Effizienz und Effektivität? Die Wahrheit ist: Aus Kundensicht war Air Berlin seit Ende 2016 minimal effektiv und dabei maximal effizient. Minimale Effektivität, also das Falsche zu tun, und dabei maximal effizient zu sein bildet den Königsweg der Karikatur des eigenen Geschäftsauftrages. Tragisch, trotz aller Abschieds-Schokoherzen-Romantik: mindestens so tragisch wie das aktuell gefühlte Monopol der Lufthansa-Gruppe im Rahmen des Wettbewerbs zumindest innerdeutscher Flugstrecken als Konsequenz der Air-Berlin-Pleite.
Überlebensstrategien über den Wolken
Lebenszeit will gefüllt sein. Selbst in Fliegern. In Strategien, in gewohnten Routinen des Umgangs mit der Ressource Zeit unterscheiden sich Business-Vielflieger:
Die „Arbeiter“ nutzen die Zeit über den Wolken für Offlinemails, für die Arbeit an Konzepten, Dokumenten und Präsentationen oder lesen im Kontext von Businessthemen. Nur durch den Mittelgang voneinander getrennt, saß eine frühere Spitzenpolitikerin der Union einmal in der ersten Reihe neben mir – die für jeden sichtbar ausgebreiteten Ordner mit Geheimhaltungs- und Vertraulichkeitsvermerken neben sich. Eine unauffällige Smartphone-Dokumentation hätte den Boulevard locker um die eine oder andere Schlagzeile bereichern können. Immerhin: Beim Aussteigen gab sie der Crew zehn Euro Trinkgeld.

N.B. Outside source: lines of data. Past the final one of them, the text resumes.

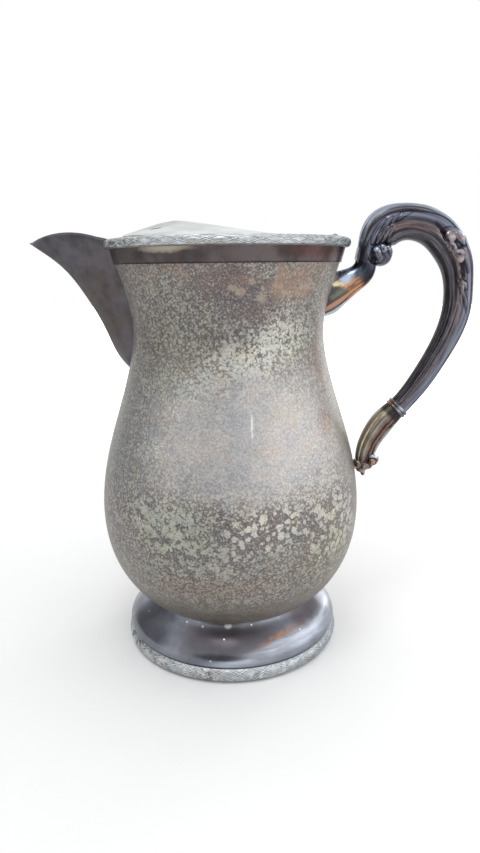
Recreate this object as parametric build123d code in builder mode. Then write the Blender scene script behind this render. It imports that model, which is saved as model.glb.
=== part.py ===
"""Covered serving jug: baluster body on a spun foot, beak spout, scroll handle, hinged lid.

Millimetres, +Z up. The origin is on the jug's vertical axis, on the surface that the foot stands on.
The spout points along -X and the handle stands at +X.
"""

import os
from math import atan2, cos, sin, sqrt

from build123d import *

os.makedirs("parts", exist_ok=True)

# ---------------------------------------------------------------- body
sheet = 1.2                    # wall of the raised body
base_radius = 28.0             # flat of the body's underside, hidden in the foot
base_height = 18.5             # height of that underside above the table
joint_radius = 41.8            # where the foot is soldered on
joint_rise = 5.5               # each rise is measured from the height below it
under_belly_radius = 58.9
under_belly_rise = 22.0
belly_radius = 63.4
belly_rise = 24.0
shoulder_radius = 57.0
shoulder_rise = 38.0
waist_radius = 47.5
waist_rise = 32.0
neck_radius = 45.2
neck_rise = 17.0
mouth_radius = 52.0            # under the plain band
mouth_rise = 30.0
band_rise = 6.6                # height of the plain band
band_flare = 1.8               # how much wider the body is at the top of the band
band_thickness = 0.7

# ---------------------------------------------------------------- leaf border on the mouth
border_rise = 4.2
border_overhang = 3.1          # its widest line, past the body's top edge
border_underside = 1.9         # its flat underside, past the body's top edge
border_crown = 0.7             # its flat top, past the body's top edge
mouth_opening = 49.8           # radius of the hole that the lid closes
ledge_width = 1.2              # step that the lid lies on
ledge_rise = 1.9

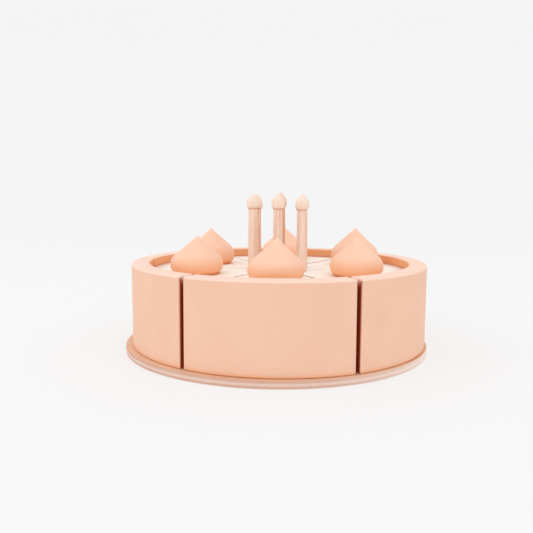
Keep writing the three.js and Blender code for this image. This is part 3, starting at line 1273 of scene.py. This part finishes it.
@dataclass
class Studio:
    """A pale round cove, soft light from all round, and the camera.

    Angles are in degrees: azimuth turns the camera round the cake from the front towards +X,
    pitch tips it down, yaw turns it to its left, and roll leans it.
    """

    opening: float = 88 * MM
    drop: float = 0.05 * MM
    floor_radius: float = 1.0
    cove_radius: float = 2.4
    cove_height: float = 1.6
    paper: Colour = srgb(160, 160, 160)
    glow: float = 0.575
    sky_strength: float = 0.9
    key_place: tuple[float, float, float] = (0.7, -0.9, 1.5)
    key_size: float = 1.4
    key_watts: float = 4.2
    fill_place: tuple[float, float, float] = (-1.1, -0.5, 0.9)
    fill_size: float = 1.2
    fill_watts: float = 3.0
    aim_height: float = 0.04
    azimuth: float = 3.39
    distance: float = 0.3959
    height: float = 0.0980
    pitch: float = 6.98
    yaw: float = 1.105
    roll: float = 0.31
    lens: float = 43.04

    def build(self) -> None:
        """Makes the cove, the lights and the camera."""
        self.make_cove()
        self.make_sky()
        self.make_lamp("key_softbox", Vector(self.key_place), self.key_size, self.key_watts)
        self.make_lamp("fill_softbox", Vector(self.fill_place), self.fill_size, self.fill_watts)
        self.make_camera()

    def make_cove(self) -> None:
        """Makes the backdrop: a flat floor whose rim sweeps up in a quarter ellipse all round.

        The floor is open under the disc, which covers the opening, and lies a hair below it.
        """
        turn = np.radians(np.linspace(0, 90, 40))
        reach = self.cove_radius - self.floor_radius
        flat = np.stack([np.linspace(self.opening, self.floor_radius, 12)[:-1], np.zeros(11)], axis=1)
        rise = self.cove_height * (1 - np.cos(turn))
        sweep = np.stack([self.floor_radius + reach * np.sin(turn), rise], axis=1)
        skin = Skin()
        revolve(skin, np.concatenate([flat, sweep]), Vector((0, 0, -self.drop)), 96, {})
        skin.quads = [quads[:, ::-1] for quads in skin.quads]
        cove = skin.mesh("cove")
        graph = Graph("backdrop_paper")
        place = graph.place(Vector((0, 0, 0)))
        fleck = graph.cloud(place, 3.0, detail=2.0)
        tint = tuple(channel * 0.985 for channel in self.paper[:3]) + (1.0,)
        colour = graph.mix(fleck, self.paper, tint)
        sheen = {"Specular IOR Level": 0.0, "Emission Strength": self.glow}
        cove.data.materials.append(graph.finish(colour, 0.95, sheen=sheen))

    def make_sky(self) -> None:
        """Sets an even white sky."""
        world = bpy.data.worlds.new("soft_sky")
        bpy.context.scene.world = world
        world.use_nodes = True
        sky = world.node_tree.nodes["Background"]
        sky.inputs["Color"].default_value = (1.0, 1.0, 1.0, 1.0)
        sky.inputs["Strength"].default_value = self.sky_strength
        bpy.context.scene.view_settings.view_transform = "Standard"

    def make_lamp(self, name: str, place: Vector, size: float, watts: float) -> None:
        """Adds a square softbox that faces the cake.

        Args:
            name: The lamp's name.
            place: Where it hangs.
            size: The length of its side.
            watts: Its power.
        """
        lamp = bpy.data.lights.new(name, "AREA")
        lamp.shape = "SQUARE"
        lamp.size = size
        lamp.energy = watts
        held = bpy.data.objects.new(name, lamp)
        held.location = place
        aim = Vector((0, 0, self.aim_height)) - place
        held.rotation_euler = aim.to_track_quat("-Z", "Y").to_euler()
        bpy.context.scene.collection.objects.link(held)

    def make_camera(self) -> None:
        """Adds the camera, in front of the cake and a little to its right, looking slightly down."""
        axis = cake_axis()
        around = Matrix.Rotation(math.radians(self.azimuth), 4, "Z")
        place = around @ Vector((0.0, -self.distance, self.height)) + axis
        turn = (around @ Matrix.Rotation(math.radians(self.yaw), 4, "Z")
                @ Matrix.Rotation(math.radians(90 - self.pitch), 4, "X")
                @ Matrix.Rotation(math.radians(self.roll), 4, "Z"))
        lens = bpy.data.cameras.new("camera")
        lens.lens = self.lens
        lens.sensor_width = 36.0
        lens.clip_start, lens.clip_end = 0.01, 20.0
        held = bpy.data.objects.new("camera", lens)
        held.matrix_world = Matrix.Translation(place) @ turn
        bpy.context.scene.collection.objects.link(held)
        bpy.context.scene.camera = held


def main() -> None:
    """Builds the studio, the disc, and each slice with what stands on it."""
    logging.basicConfig(level=logging.INFO, format="%(name)s: %(message)s")
    Studio().build()
    PlyDisc().build()
    for number, habit in enumerate(HABITS, start=1):
        CakeSlice(number, habit).build()
        Dollop(number, habit).build()
        Candle(number, habit).build()


if __name__ == "__main__":
    main()
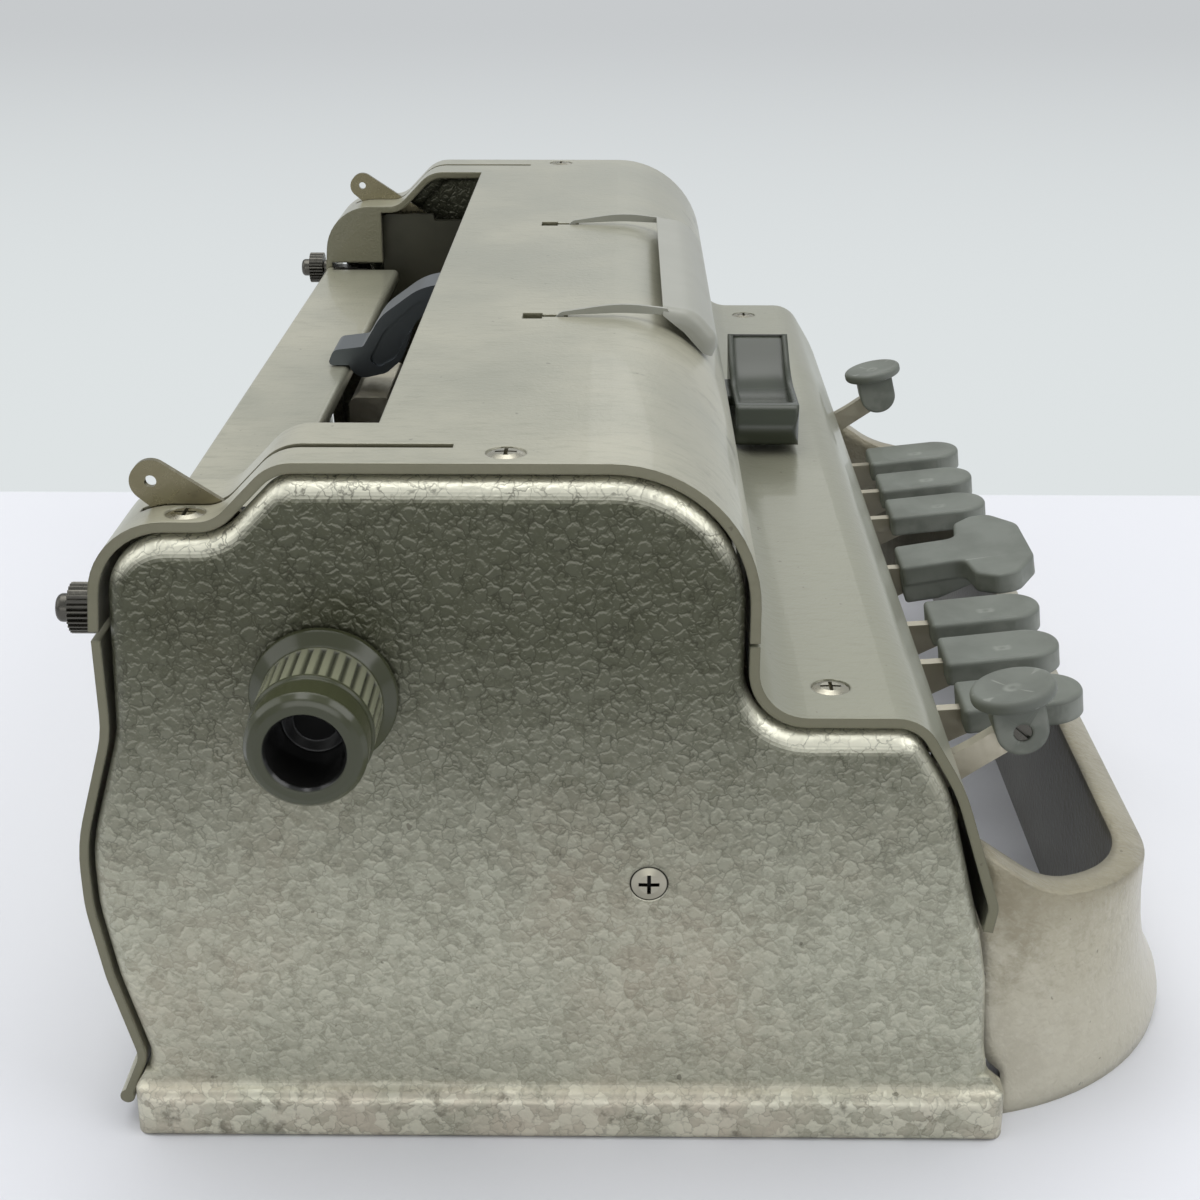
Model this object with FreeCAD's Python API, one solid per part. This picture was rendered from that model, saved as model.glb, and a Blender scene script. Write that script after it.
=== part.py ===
"""Manual braille writer: cast end plates, sheet covers, nine keys, paper feed, carriage and margin stops.

X is to the user's right, Y to the rear and Z up, in millimetres.  The pieces are drawn about the
middle of the base, on the table; FRAME_Y then moves them so that the origin is under the middle of
the whole machine, handle included.
"""
import FreeCAD, Part
import math
import os

# ---------------------------------------------------------------- driving dimensions
FRAME_Y = 17.40            # from the middle of the whole machine to the middle of the base
PLATE_FACE = 171.8        # outer face of an end plate; the length of everything else follows it
COVER_HALF = PLATE_FACE - 2.3  # half the length of the covers
COVER_WALL = 2.0          # wall of the top and deck covers
HEM_R = 1.5               # rolled hem at the foot of the rear cover
REAR_WALL = 1.8           # wall of the rear cover
TABLE_WALL = 1.6          # wall of the paper table
PLATE_INNER = PLATE_FACE - 5.5  # inner rim of an end plate
PLATE_SKIN = 2.8          # casting wall behind the outer face
PLATE_RIM = 3.6           # width of the casting's rim
PLATE_ROUND = 4.6         # rounding of the end plate's border
PLATE_GAP = 0.8           # dark gap between an end plate and the covers
BEAD_ROUND = 2.9          # rounding of its upper edge
BEAD_END_R = 4.5          # rounding of its ends
BEAD_FACE = PLATE_FACE + 2.9  # outermost line of the foot bead
BEAD_HALF_DEPTH = 88.2    # half the depth of the foot bead
BEAD_HEIGHT = 9.8         # height of the foot bead's side
RUN = 0.05                # radial clearance of a shaft in its hole
FREE = 0.3                # clearance between faces that pass each other
FAR = 300.0               # well outside the machine, for the ends of cutting tools

TOP_Z = 142.0             # top of the covers
SHOULDER_Z = 130.6        # top of the low shoulders at the rear
APRON_Z = 45.5            # lower edge of the deck cover
DECK_Z = 91.8             # top of the front deck
SEAM_Z = 107.0            # joint between the top cover and the deck cover
SEAM_GAP = 0.7
REAR_Y = 89.2             # rear of the shoulders at the slit
REAR_TOP_Y = 87.4         # and at the top
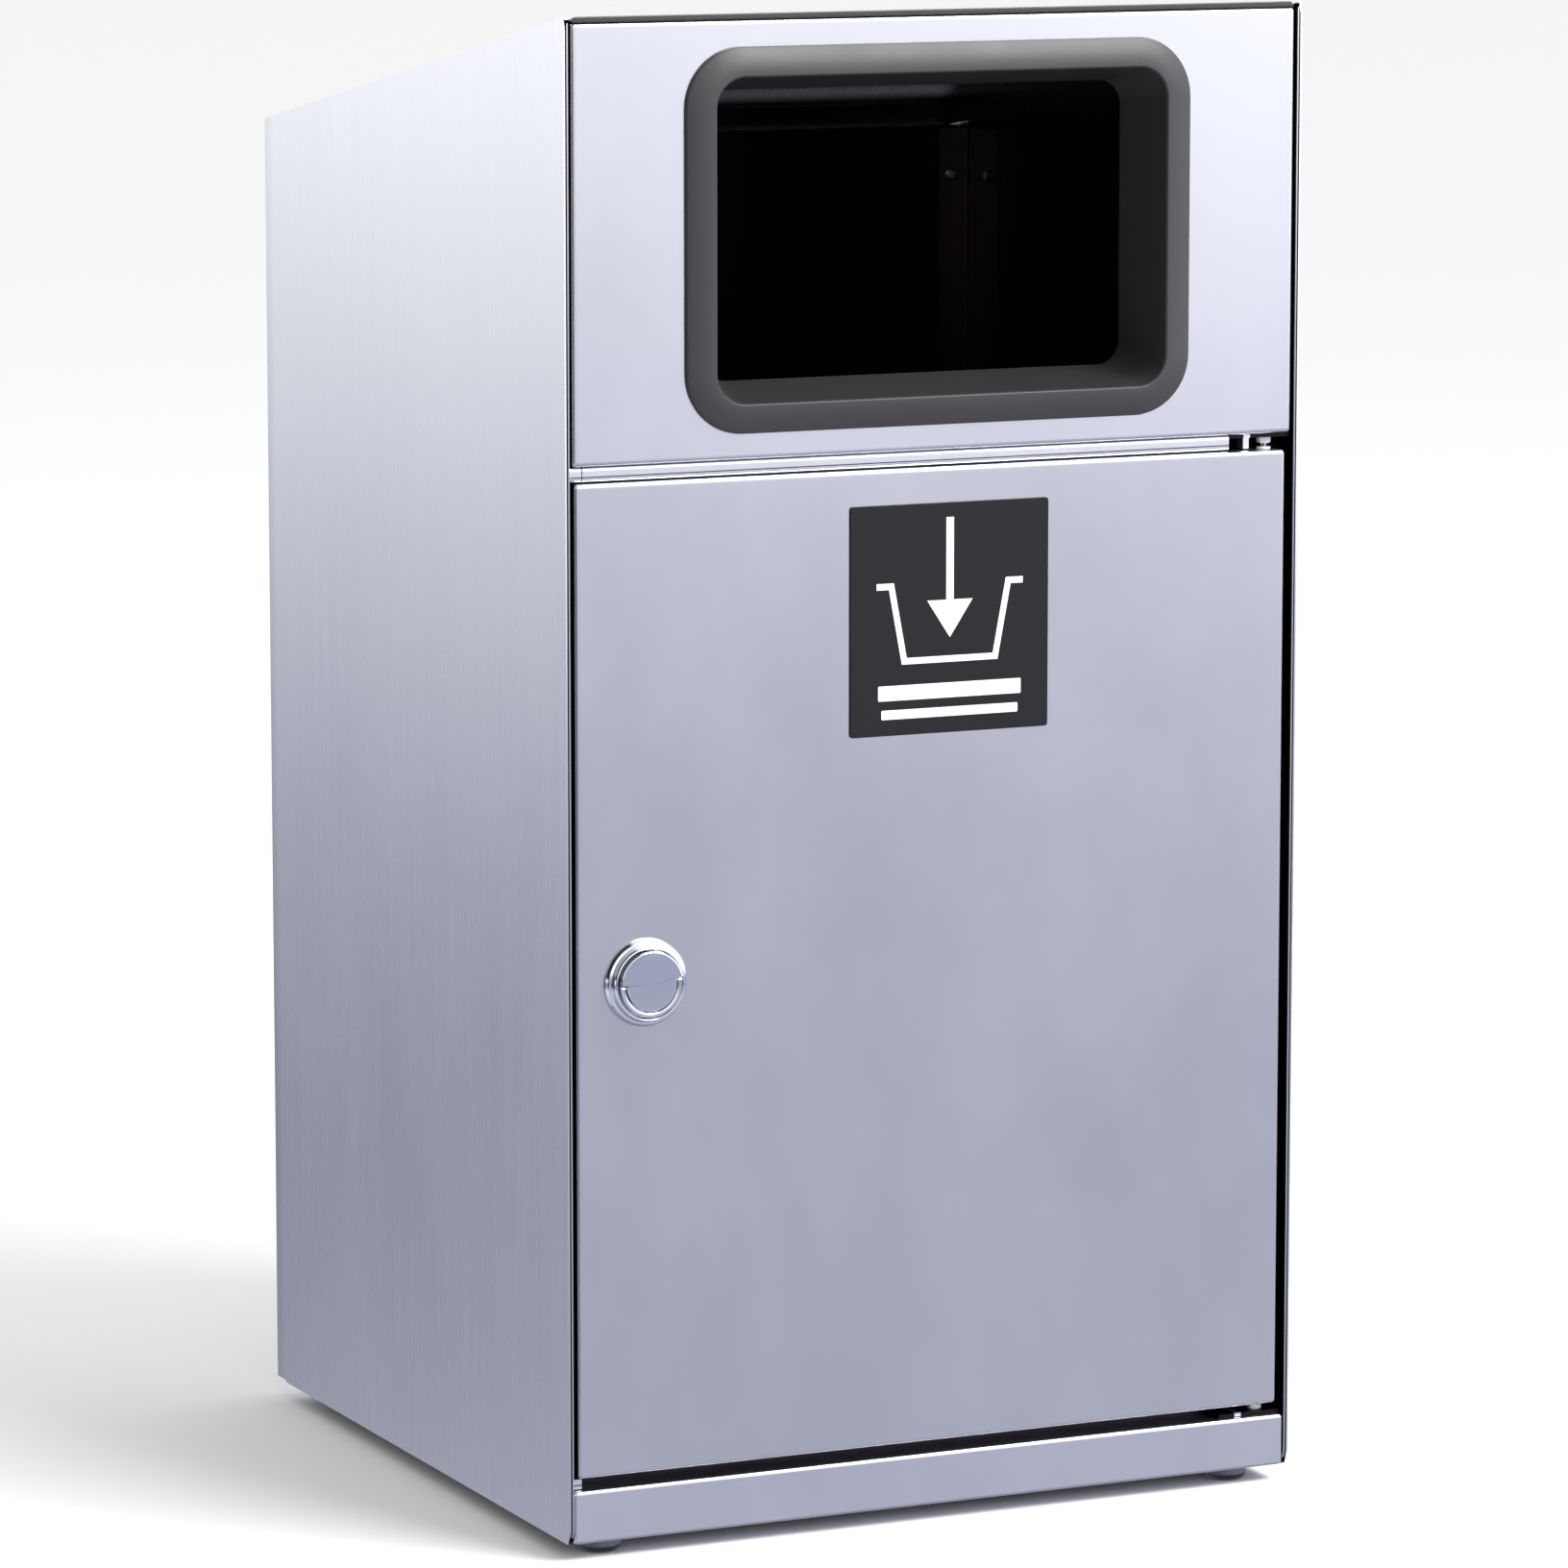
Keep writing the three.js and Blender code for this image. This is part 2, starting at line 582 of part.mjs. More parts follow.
// Front corner post: an angle with its narrow leg facing the door. Tabs carry
// its face forward into the gaps above and below the door on the latch side.
function frontPost(side) {
  const leg = box(INNER_HALF - SHEET, INNER_HALF, STOP_FACE, STOP_FACE + POST_SIDE,
    BASE_TOP + FIT, HEIGHT - POST_DROP);
  const face = box(POST_EDGE, INNER_HALF, STOP_FACE, STOP_FACE + SHEET,
    BASE_TOP + FIT, HEIGHT - POST_DROP);
  const right = join(leg, face);
  if (side > 0) {
    return right;
  }
  const tabEdge = -POST_EDGE;
  const tabOuter = -HEM_INNER + FIT;
  const lowTab = (z0, z1) => box(tabOuter, tabEdge - 1.5, 4, STOP_FACE + 0.5, z0, z1);
  return join(right.mirror([1, 0, 0]), railNose(tabOuter, tabEdge),
    lowTab(RAIL_TOP + 0.6, RAIL_TOP + 2.4), lowTab(RAIL_TOP + 3, DOOR_BOTTOM - 0.8));
}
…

Die „Jägermeister“ tragen Geweihe aus Kopfhörern: Sie gestalten schon ihren Weg durch die Gangway und den Flug bis zur Landung unter permanenter musikalischer Beschallung. Akustisch, je nach Musik, sicher entspannend. Visuell dann gewöhnungsbedürftig, wenn das audiophile Mons-trum auf dem Schädel nur ungelenk mit dem feinen Armani-Zwirn und der güldenen Sehhilfe korrespondiert.
„Schläfer“ wie ich wählen Fensterplätze: Sie steigen früh in die Maschine und schließen zeitnah die Augen, um sie erst nach dem Touch-down wieder zu öffnen. So wird der Akku nach kurzen Nächten oder langen Arbeitstagen punktuell ein wenig gefüllt.
Die „Kontaktwütigen“ suchen Gespräche: Ihr verbales Portfolio folgt von Anbaggern bis Flugangst-Wegreden unterschiedlichen Zielen. Ich erinnere mich an einen Lufthansa-Flug von München nach Berlin. Ich wurde in der Warteliste berücksichtigt und saß auf dem Mittelplatz der ersten Reihe: rechts neben mir eine bekannte, attraktive deutsche Schauspielerin, links neben mir ein CEO, der später CEO einer Airline werden sollte. Miteinander über ein Thema zu schweigen schien dem CEO nicht attraktiv genug: Der nicht mit üppig ausgestatteter Körperlänge gesegnete Topentscheider nahm um mich herum in beneidenswerter Hartnäckigkeit die Kommunikation mit der Schauspielerin auf und hielt den Prozess bis zur Landung durch. Zielorientierung und Konsequenz sind die Gaben von Entscheidern. Ich als „Schläfer“ lernte: Augen und Ohren sind unterschiedliche Sinnesorgane. Das Schließen meiner Augen half kaum dabei wegzuhören. Immerhin genoss ich nach der Landung heimtückisch den Moment, in dem der Kavalier als Mann großen Einflusses und eher kleinen Wuchses der schönen Schauspielerin vergeblich ihren Zentner-Koffer aus der Gepäckablage wuchten wollte. Der Kavalier über den Wolken sah nun die Wolke der Gepäckablage meterhoch über seinen ausgestreckten Armen: ein Youtube-würdiger, paradoxer Moment. Auch für CEOs ist das Leben halt nicht immer billig.